Anh Cuong wrote: Do you have any typos ? Since $(|a|+|b|+|c|)^{3}\geq 27 |a\parallel b\parallel c|$ ??? Hum, you are right. Here is my solution. Let $x=\frac{|c|}{|a|+|b|+|c|},\ y=\frac{|a|}{|a|+|b|+|c|},\ z=\frac{|b|}{|a|+|b|+|c|},$ we have $\frac{|a|+|b|+(2\lambda+1)|c|}{|a|+|b|+|c|}=1+\frac{2\lambda |c|}{|b|+|c|+|a|}=1+2\lambda x,$ and $x+y+z=1,\ x\geq 0,\ y\geq 0,\ z\geq 0.$ simillarly $\frac{|b|+|c|+(2\lambda+1)|a|}{|a|+|b|+|c|}=1+2\lambda y,\ \frac{|c|+|a|+(2\lambda+1)|b|}{|c|+|a|+|b|}=1+2\lambda z.$ Thus $\frac{|a|+|b|+(2\lambda+1)|c|}{|a|+|b|+|c|}\cdot \frac{|b|+|c|+(2\lambda+1)|a|}{|a|+|b|+|c|}\cdot \frac{|c|+|a|+(2\lambda+1)|b|}{|c|+|a|+|b|}$ $=(1+2\lambda x)(1+2\lambda y)(1+2\lambda z)$ $=1+2\lambda (x+y+z)+4\lambda^{2}(xy+yz+zx)+8\lambda^{3}xyz$ $=(2\lambda+1)(x+y+z)^{3}+4\lambda^{2}(x+y+z)(xy+yz+zx)+8\lambda^{3}xyz$ $\geq (2\lambda+1)(3\sqrt[3]{xyz})^{3}+4\lambda^{2}\cdot 3\sqrt[3]{xyz}\cdot 3\sqrt[3]{(xyz)^{2}}+8\lambda^{3}xyz$ $=\left\{27(2\lambda+1)+36\lambda^{2}+8\lambda^{3}\right\}xyz$ $=(8\lambda^{3}+36\lambda^{2}+54\lambda+27)xyz$ $=(2\lambda+3)^{3}xyz$

Kunihiko_Chikaya wrote: Anh Cuong wrote: Do you have any typos ? Since $(|a|+|b|+|c|)^{3}\geq 27 |a\parallel b\parallel c|$ ??? Hum, you are right.
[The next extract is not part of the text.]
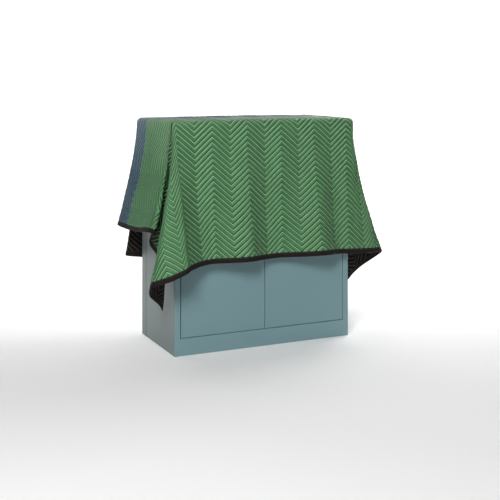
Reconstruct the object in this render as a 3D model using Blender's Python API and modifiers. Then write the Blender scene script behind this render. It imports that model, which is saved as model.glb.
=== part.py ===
"""A quilted moving blanket draped over a steel cabinet.

Metres, +Z up. The origin is the centre of the cabinet's underside, +X is right along its front
and +Y is to its rear. The blanket is bound all round, and two panels are sewn together across it.
"""

import math
from collections import namedtuple

import bmesh
import bpy
import numpy as np

# The cabinet that holds the blanket up
CABINET_WIDTH = 0.914
CABINET_DEPTH = 0.457
CABINET_HEIGHT = 1.067
FRAME_BORDER = 0.030
PLINTH_HEIGHT = 0.080
DOOR_THICKNESS = 0.018
DOOR_GAP = 0.003
SHEET_METAL_BEND = 0.003

# The blanket as it was cut, and how far it hangs over the front and left edges
BLANKET_WIDTH = 2.032
BLANKET_DEPTH = 1.829
DROP_FRONT = 0.667
DROP_LEFT = 0.560
GREEN_DEPTH = 0.985
BINDING_WIDTH = 0.024
DROP_REAR = BLANKET_DEPTH - CABINET_DEPTH - DROP_FRONT
DROP_RIGHT = BLANKET_WIDTH - CABINET_WIDTH - DROP_LEFT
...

Here is my solution. Let $x=\frac{|c|}{|a|+|b|+|c|},\ y=\frac{|a|}{|a|+|b|+|c|},\ z=\frac{|b|}{|a|+|b|+|c|},$ we have $\frac{|a|+|b|+(2\lambda+1)|c|}{|a|+|b|+|c|}=1+\frac{2\lambda |c|}{|b|+|c|+|a|}=1+2\lambda x,$ and $x+y+z=1,\ x\geq 0,\ y\geq 0,\ z\geq 0.$ simillarly $\frac{|b|+|c|+(2\lambda+1)|a|}{|a|+|b|+|c|}=1+2\lambda y,\ \frac{|c|+|a|+(2\lambda+1)|b|}{|c|+|a|+|b|}=1+2\lambda z.$ Thus $\frac{|a|+|b|+(2\lambda+1)|c|}{|a|+|b|+|c|}\cdot \frac{|b|+|c|+(2\lambda+1)|a|}{|a|+|b|+|c|}\cdot \frac{|c|+|a|+(2\lambda+1)|b|}{|c|+|a|+|b|}$ $=(1+2\lambda x)(1+2\lambda y)(1+2\lambda z)$ $=1+2\lambda (x+y+z)+4\lambda^{2}(xy+yz+zx)+8\lambda^{3}xyz$ $=(2\lambda+1)(x+y+z)^{3}+4\lambda^{2}(x+y+z)(xy+yz+zx)+8\lambda^{3}xyz$ $\geq (2\lambda+1)(3\sqrt[3]{xyz})^{3}+4\lambda^{2}\cdot 3\sqrt[3]{xyz}\cdot 3\sqrt[3]{(xyz)^{2}}+8\lambda^{3}xyz$ $=\left\{27(2\lambda+1)+36\lambda^{2}+8\lambda^{3}\right\}xyz$ $=(8\lambda^{3}+36\lambda^{2}+54\lambda+27)xyz$ $=(2\lambda+3)^{3}xyz$ But $xyz\le 1$ I didn't understand your solution Unsolved for 14 years??

Bump.......

I don't think this problem is true. In particular, let $n=2$, $a=(0,0)$, $b=(1,0),c=(-1,0)$. Then, $a+b+c=0$, $|a|=0,|b|=|c|=1$. Then, we substitute into our given to get \[\frac{2}{2}\cdot\frac{1+2\lambda+1}{2}\cdot\frac{1+2\lambda+1}{2}\geq(2\lambda+3)^3\iff (\lambda+1)^2\geq(2\lambda+3)\]clearly false for $\lambda\geq 100$.